In addition, the Bank Group's trading business is generally exposed to a prolonged period of elevated asset price volatility, particularly if it negatively affects the depth of marketplace liquidity. Such a scenario could impact the Bank Group's ability to execute client trades and may also result in lower client flow-driven income and/or market-based losses on its existing portfolio of market risks. These can include having to absorb higher hedging costs from rebalancing risks that need to be managed dynamically as market levels and their associated volatilities change.
Treasury and capital risk: The Bank Group may not be able to achieve its business plans due to: a) inability to maintain appropriate capital ratios; b) inability to meet its obligations as they fall due; c) rating agency downgrades; d) adverse changes in foreign exchange rates on capital ratios; e) adverse movements in the pension fund; f) non-traded market risk/interest rate risk in the banking book.
Operational risk:
- Cyber threat: The financial sector remains a primary target for cyber criminals. There is an increasing level of sophistication in both criminal and nation state hacking for the purpose of stealing money, stealing, destroying or manipulating data, and/or disrupting operations. Other events have a compounding impact on services and customers. Failure to adequately manage this threat could result in increased fraud losses, inability to perform critical economic functions, customer detriment, potential regulatory censure or penalties, legal liability, reduction in shareholder value and reputational damage.

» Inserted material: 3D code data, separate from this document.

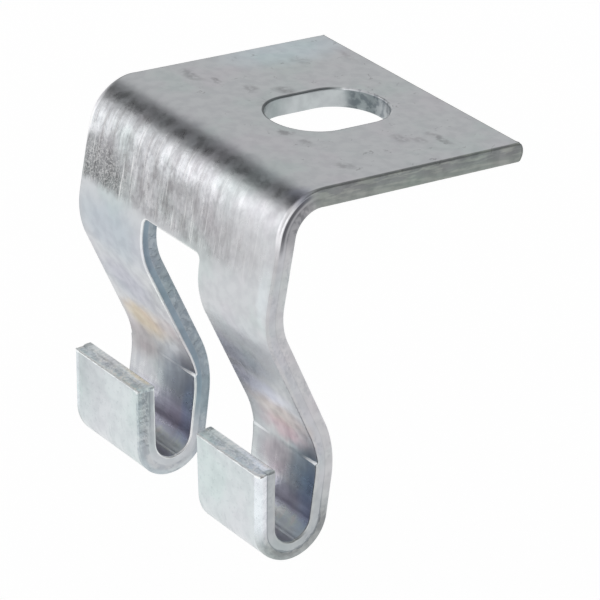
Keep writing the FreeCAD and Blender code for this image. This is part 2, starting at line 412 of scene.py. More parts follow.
def strip_pattern():
    pattern = Pattern()
    body = [-MILL_BULGE, 0.0]
    body += [travel for travel in TRAVELS if FREE_EDGE_GAP < travel < WINDOW_TRAVEL - WINDOW_GAP]
    body += [WINDOW_TRAVEL - WINDOW_LAST_ROW, WINDOW_TRAVEL]
    rows = body_rows(pattern, body)
    cut_slot(pattern, rows)
    turns = [step * math.pi / (2 * CORNER_PARTS) for step in range(1, CORNER_PARTS + 1)]
    legs = [WINDOW_TRAVEL + WINDOW_CORNER * (1 - math.cos(turn)) for turn in turns]
    start, end = legs[-1] + CORNER_GAP, END_TRAVEL - LIP_GAP
    legs += [travel for travel in TRAVELS if start < travel < end]
    legs += [END_TRAVEL - LIP_LAST_ROW, END_TRAVEL]
    leg_columns = len(LEG_MODEL)
    near_leg = with_marks(legs, NEAR_LEDGE)
    far_leg = with_marks(legs, FAR_LEDGE)
    leg_rows(pattern, rows[-1][:leg_columns], NEAR_Y, near_leg, -1)
    leg_rows(pattern, rows[-1][-leg_columns:][::-1], FAR_Y, far_leg, 1)
    return pattern


# The forming tool's shoulder left a small ledge across the face side of each leg. It has a
# travel for the near leg and the far one, and depths at a leg's -Y edge, middle and other edge.
NEAR_LEDGE, FAR_LEDGE = 83.2, 82.3
LEDGE_LIP = 0.16
LEDGE_REACH = 6.0
LEDGE_DEPTHS = (0.38, 0.05, 0.14)
LEDGE_EDGE = 4.0


def ledge_depth(travel, across):
    near, far = window_sides(travel)
    if across > (near + far) / 2:
        low, high = far, FAR_Y
        ledge = FAR_LEDGE
    else:
        low, high = NEAR_Y, near
        ledge = NEAR_LEDGE
    if not ledge - LEDGE_REACH < travel < ledge + LEDGE_LIP:
        return 0.0
    at_low, middle, at_high = LEDGE_DEPTHS
    depth = middle + (at_low - middle) * blend(across - low, LEDGE_EDGE, 0.0)
    depth += (at_high - middle) * blend(high - across, LEDGE_EDGE, 0.0)
    above = (ledge - travel) / LEDGE_REACH
    if above < 0:
        return depth * max(0.0, 1 + above * LEDGE_REACH / (LEDGE_LIP / 2)) / 2
    return depth * (1 - above) ** 2


# Inside the hook the tool's end left a low ridge.
RIDGE_TURN = 76.0
RIDGE_START = 56.0
RIDGE_HEIGHT = 0.11
RIDGE_TRAVEL = RUN_STARTS[HOOK_RUN] + HOOK_RADIUS * math.radians(RIDGE_TURN)


def ridge_height(travel):
    """How far the inside of the hook stands in from the round bend."""
    turned = math.degrees((travel - RUN_STARTS[HOOK_RUN]) / HOOK_RADIUS)
    if not RIDGE_START < turned < RIDGE_TURN:
        return 0.0
    return RIDGE_HEIGHT * ((turned - RIDGE_START) / (RIDGE_TURN - RIDGE_START)) ** 2


# The strip isn't quite flat: shallow swells on both sides, in millimetres.
SWELL = 0.025
SWELL_SIZE = 0.11
FACE_SEED, BACK_SEED = 1.0, 7.0
# The marks of one side reach this deep, and the swells keep off the strip's ends.
SIDE_DEPTH = 1.2
SWELL_MARGIN = 1.0


def swell(travel, across, seed):
    return SWELL * noise.noise(Vector((travel * SWELL_SIZE, across * SWELL_SIZE, seed)))


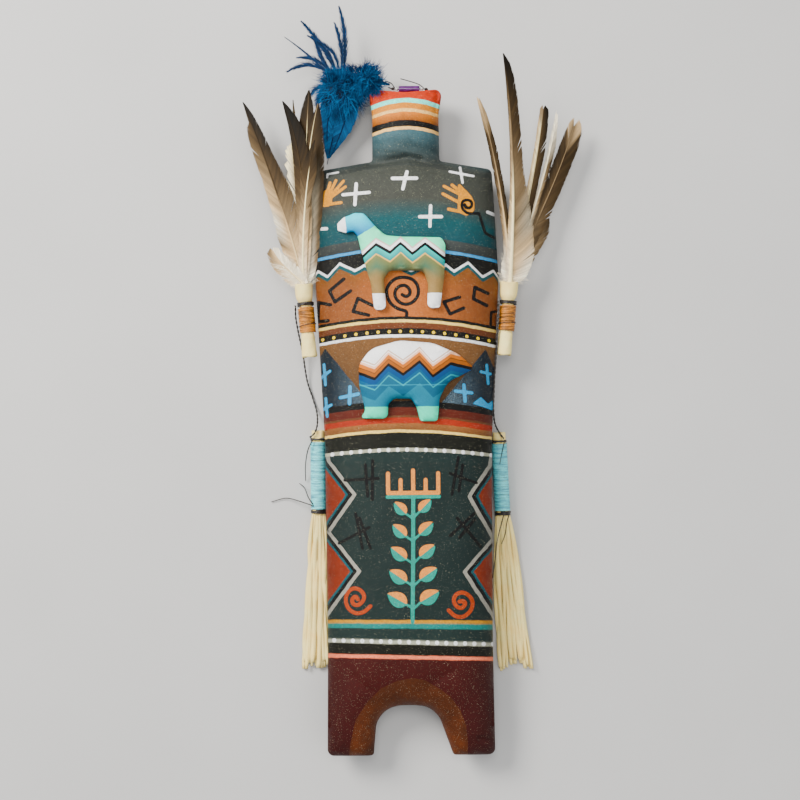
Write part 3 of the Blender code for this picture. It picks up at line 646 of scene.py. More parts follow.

- Fraud: Criminals continue to adapt their techniques and are increasingly focused on targeting customers and clients through ever more sophisticated methods of social engineering. External data breaches also provide criminals with the opportunity to exploit the growing levels of compromised data. These threats could lead to customer detriment, loss of business, regulatory censure, missed business opportunity and reputational damage.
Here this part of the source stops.